Segunda o tercera vez que hago este camino en otoño. Esta vez, un poco pasado ya. Eso significa que ya no están los tonos anaranjados y rojos sino más marrones o, como en este caso, una mezcla entre los últimos rojos y el marrón y negro de los troncos. Ya estaba pasado, pero no habíamos podido salir antes, así que era lo que había.

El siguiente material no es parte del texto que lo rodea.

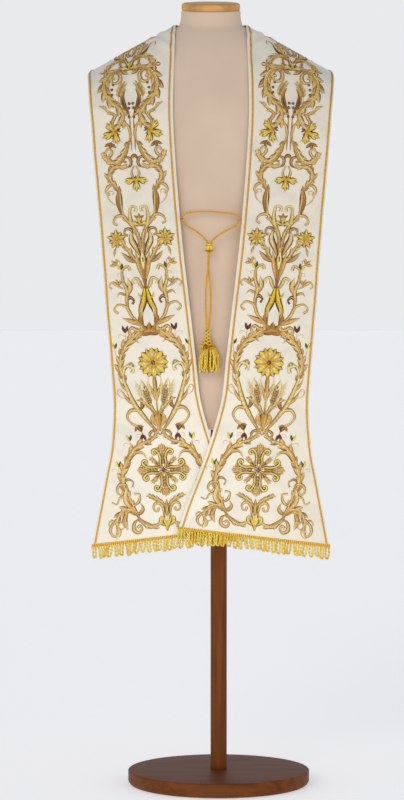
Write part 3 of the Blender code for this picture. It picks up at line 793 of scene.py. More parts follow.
class STOLE_OT_slide_knot(Operator):
    """The slide knot, drawn up tight round both strands: a turned ring with a narrow turn of
    cord above and a fat one below, which a bell-shaped crease parts in two at the front and
    at the back. Painted shade makes it brown inside, underneath, in the creases and in the
    hollows, and a painted highlight makes it bright gold where it bulges out most"""

    bl_idname = "stole.slide_knot"
    bl_label = "Slide knot"

    def execute(self, context):
        profile = [(KNOT_HOLE, KNOT_TOP)]
        profile += bulge(0.0060, 0.0027, 0.0023, 88, -62, 14)
        profile += [(KNOT_HOLE + 0.0010, KNOT_GROOVE)]
        profile += bulge(-0.0026, 0.0036, 0.0062, 74, -88, 26)
        profile += [(KNOT_HOLE, height) for height in np.linspace(KNOT_BOTTOM, KNOT_TOP, 8)]
        points, faces = turned(profile, KNOT_SIDES, KNOT_FLATNESS, knot_relief)
        angle = np.linspace(0, 2 * math.pi, KNOT_SIDES, endpoint=False)
        out, height = np.array(profile).T[:, :, None]
        # Painted light: bright gold where the knot bulges out, and painted shade, brown, inside,
        # underneath, in the partings and in the hollows.
        light_and_tone = smooth_step(out, KNOT_HOLE - 0.0006, KNOT_HOLE + 0.0034)
        light_and_tone = light_and_tone * (1 - 0.9 * knot_hollows(angle, height))
        light_and_tone = light_and_tone * smooth_step(height, KNOT_BOTTOM - 0.001, -0.0004)
        light_and_tone = light_and_tone * (1 - 0.5 * (height < 0.002) * knot_parting(angle, 0.16))
        surface, finish_name = (points + KNOT_AT, faces, points[..., [2, 0]]), "drawn_tight_gold_cord"
        make_piece("knot_loops", surface, finish_name, ("slide_knot",), golds(light_and_tone))
        return {"FINISHED"}


TASSEL_AT, SKIRT_AT = np.array((-0.0075, -0.1360, 0.0)), np.array((-0.0046, -0.1360, 0.0))
# Radius and height of the tassel's head, from the top down, and then of the core, coloured
# brown as painted shade, that shows between its strands and loops.
TASSEL_HEAD = (
    (0.0030, 0.9814), (0.0045, 0.9811), (0.0056, 0.9795), (0.0060, 0.9775), (0.0059, 0.9740),
    (0.0058, 0.9700), (0.0059, 0.9660), (0.0062, 0.9620), (0.0068, 0.9580), (0.0077, 0.9550),
    (0.0086, 0.9528), (0.0090, 0.9510), (0.0086, 0.9500),
)
TASSEL_CORE = (
    (0.0, 0.9806), (0.0034, 0.9803), (0.0040, 0.9750), (0.0044, 0.9620), (0.0080, 0.9520),
    (0.0110, 0.9470), (0.0125, 0.9420), (0.0, 0.9415),
)
HEAD_TOP, HEAD_BOTTOM, HEAD_STATIONS, HEAD_PITCH = 0.9803, 0.9505, 60, 0.0215
HEAD_THREAD, HEAD_FLATNESS, LOOP_THREAD = 0.0018, 0.85, 0.0011
# Loops, radius and height of each tier of the ruff.
RUFF_TIERS = (11, 0.0094, 0.9524), (15, 0.0136, 0.9478), (15, 0.0132, 0.9432)
# Strands, radius and start, as a share of a turn, of each ring of the skirt.
SKIRT_RINGS = (18, 0.0184, 0.0), (13, 0.0126, 0.4)
SKIRT_TOP, SKIRT_ENDS, SKIRT_STATIONS = 0.9450, (0.8924, 0.8970), 26
SKIRT_PLY, SKIRT_PITCH, SKIRT_THREAD, SKIRT_FLATNESS = 0.00098, 0.0145, 0.00134, 0.64


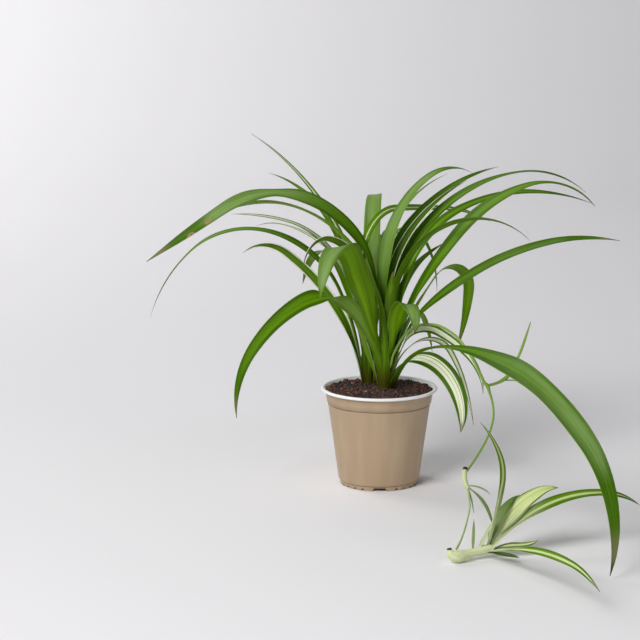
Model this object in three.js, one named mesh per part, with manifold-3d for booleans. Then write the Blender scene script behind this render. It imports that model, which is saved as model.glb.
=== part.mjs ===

Alucinando con que mi familia conociera las bellezas de esa ruta, las llevaba bajo una intensísima lluvia contándoles cómo era cuando no llovía y cuando el otoño no estaba tan pasado, porque es así uno o, al menos yo. No puedo evitar recordar, justificarme o sentir por momentos que el mundo tiene una sola cara, aunque sepa que no es así. Sin embargo, en una larga recta entre colinas, vi la casa a un costado, los tonos del otoño pasado que despacito se mezclaban con el azul de la bruma, de la lluvia, de la lejanía, y decidí parar.
Le pedí a mi esposa que bajara la ventanilla y disparé apoyándome en su hombro. Un par vertical, otro par horizontal. Entraba agua. Miré rápido la pantalla de mi cámara, ok, arranqué y seguí.
Me daba tanta fiaca bajar y hacer las cosas bien, mojándome un poco pero garantizando la foto que decidí sacarlas y seguir, a pesar que mi chica me sugirió que me tomara el tiempo. Ya en casa tuve que descartar tres de cuatro y esta es la que quedó. Y fue una lástima porque la composición horizontal, a mi gusto, quedaba mucho mejor. Pero esto no es lo peor.
Lo peor es que podría hacer una agenda día por día con las fotos que podrían haber sido golazos pero en las que cometí el mismo error por pereza, cansancio, apuro, comodidad, confianza, distracción o vaya a saber uno cuántas cosas más.